Similar to Dectin-1, DC-SIGN/CD209 signaling has been shown to activate Raf-1-mediated NF-kappa B phosphorylation, but how this receptor initiates intracellular signaling is not clear. Both Src family kinases and p21-activated kinases (PAKs) phosphorylate Raf-1 downstream of DC-SIGN/CD209, but the intracellular signaling molecules that sense DC-SIGN activation and promote Raf-1 phosphorylation by Src and PAKs are not known. DC-SIGN/CD209 signaling is further complicated by the observation that this receptor can activate different signaling pathways depending on the pathogen that it detects and this can alter the outcome of the immune response. Both DC-SIGN/CD209 and BDCA-2 modulate Toll-like receptor (TLR) signaling, although this seems to occur through two different pathways as BDCA-2 has not been shown to signal through Raf-1. Instead, BDCA-2 associates with FcR gamma and recruits SYK, which then signals through a complex consisting of PLC-gamma 2, B cell linker (BLNK), and Bruton’s tyrosine kinase (BTK) to promote Ca2+ mobilization. Mobilization of Ca2+ may negatively regulate TLR signaling through activation of Calcineurin phosphatase, which inhibits the TLR adaptor protein MyD88.
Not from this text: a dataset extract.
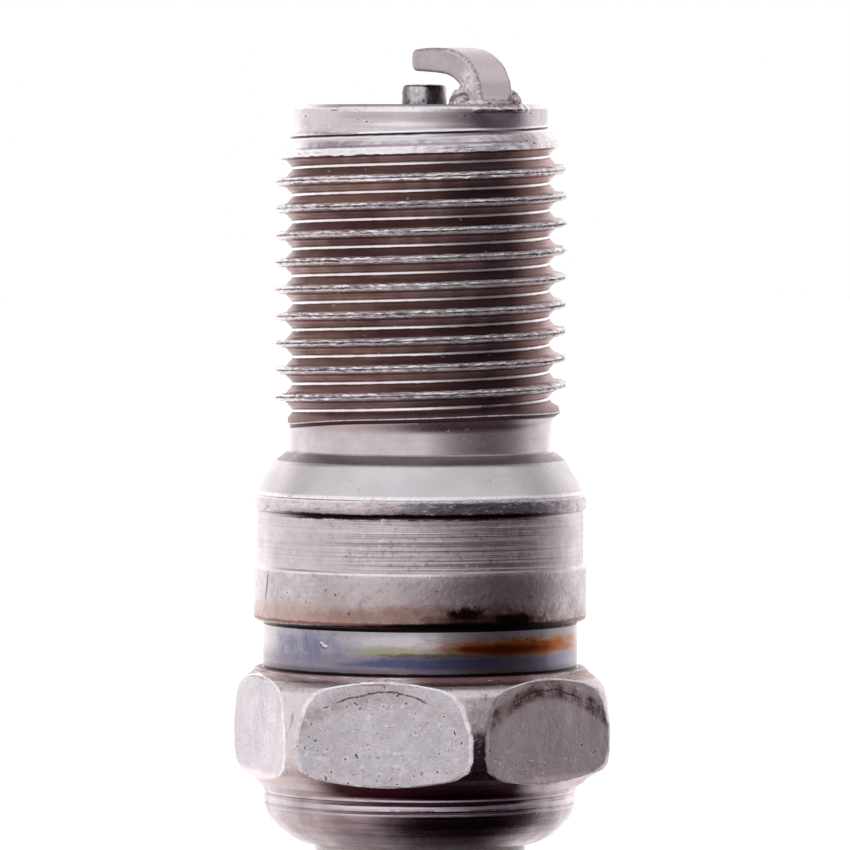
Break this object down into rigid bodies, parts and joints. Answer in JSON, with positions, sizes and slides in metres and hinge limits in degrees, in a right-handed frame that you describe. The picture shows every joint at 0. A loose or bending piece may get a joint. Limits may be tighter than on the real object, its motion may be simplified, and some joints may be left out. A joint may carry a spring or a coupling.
{
  "type": "spark plug",
  "caption": "Spark plug with a threaded shell, conical seat, hexagon, bent side electrode, ribbed insulator and a removable terminal nut.",
  "frame": {"origin": "on the plug's axis, at the gauge plane of the shell's conical seat (14.8 mm diameter)", "axes": "+Z along the axis towards the firing end, -Z towards the terminal nut; the side electrode stands towards +X and -Y"},
  "size_m": [0.0174, 0.017, 0.0708],
  "materials": {
    "shell_steel": "nickel-plated steel, worn and stained by heat",
    "side_electrode_nickel": "nickel alloy, dull from heat",
    "centre_electrode_nickel": "nickel alloy, dark from heat",
    "core_copper": "plain copper",
    "insulator_alumina": "white alumina, glazed outside the shell",
    "packing_steel": "plain mild steel",
    "packing_talc": "pressed talc powder",
    "seal_glass": "copper-filled glass, opaque",
    "resistor_carbon": "carbon-filled glass and ceramic",
    "terminal_steel": "nickel-plated steel"
  },
  "bodies": {
    "plug": {"metal_shell": "shell_steel", "ground_electrode": "side_electrode_nickel", "centre_electrode": "centre_electrode_nickel", "copper_core": "core_copper", "insulator": "insulator_alumina", "seat_washer": "packing_steel", "upper_packing_ring": "packing_steel", "talc_packing": "packing_talc", "lower_packing_ring": "packing_steel", "lower_glass_seal": "seal_glass", "resistor_element": "resistor_carbon", "upper_glass_seal": "seal_glass", "terminal_stud": "terminal_steel"},
    "terminal_nut": {"terminal_nut": "terminal_steel"}
  },
  "joints": [
    {"name": "terminal_nut_unscrew", "type": "slide", "parent": "plug", "child": "terminal_nut", "axis": [0, 0, -1], "range_m": [0, 0.009]}
  ]
}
In contrast to the ITAM-containing receptors, DCIR/CLEC4A, MICL/CLEC12A, and CLEC12B contain an immunoreceptor tyrosine-based inhibitory motif (ITIM) in their cytoplasmic domains. Following activation, this domain in DCIR/CLEC4A or MICL/CLEC12A recruits the SHP-1 or SHP-2 phosphatases and inhibits TLR8 or TLR9 signaling through an undefined mechanism. Less is known about the ligand specificity and downstream signaling pathways activated by other members of the Dectin-1 and Dectin-2 subfamilies. Since these receptors are important for both anti-fungal immunity and for the recognition of endogenous ligands, further investigation of the signaling pathways and the biological effects that they promote is necessary.